Chances are, you’ve read an article recently or watched a news story talking about honey bee health. It’s a topic on quite a lot of people’s minds, from researchers to educational institutions to beekeepers. Everyone in the industry is doing what they can to make sure our honey bees are healthy and able to pollinate crops and produce all-natural honey.
You can help too. One of the challenges facing honey bees in the United States is a lack of diverse food sources. Bees are like humans. They need a diverse diet to be strong and healthy. However, with well-manicured lawns and large parts of the country dedicated to one type of crop, bees lack the floral diversity they need to thrive.
You can change that by dedicating a part of your yard to establishing a pollinator garden. It’s easy to do, will look beautiful and help honey bees, as well as the other native pollinators in your area. Here are some tips from the National Honey Board to get you started.
🐝Find native plants
This is key, as the honey bees in your area will be more attracted to native plants. Go to your local nursery and they will point you in the right direction. When buying flowers for your pollinator garden, there are a couple things to keep in mind.
Plant in groups: You’ll want at least three of the same plant to give honey bees enough nectar for their trip to your garden.
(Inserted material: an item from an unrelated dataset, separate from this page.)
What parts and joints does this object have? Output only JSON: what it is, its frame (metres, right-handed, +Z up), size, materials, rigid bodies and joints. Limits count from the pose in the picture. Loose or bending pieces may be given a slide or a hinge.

Time your blooms: Pay close attention to when the flowers will bloom and make sure you’re covering the bees’ needs in spring, summer and early fall. If you only get plants that bloom in the spring, the bees will go hungry the rest of the year!
🐝Add a water feature
Like humans, bees need water, and it’s convenient for them to be able to forage for pollen, nectar and water in the same place. A water feature can be as simple as a shallow dish of water. Make sure to add a couple of rocks for the bees to stand on while they drink so they don’t drown.
🐝Think before you spray
Now that you’re attracting honey bees to your yard, make sure to keep pesticides out of your garden.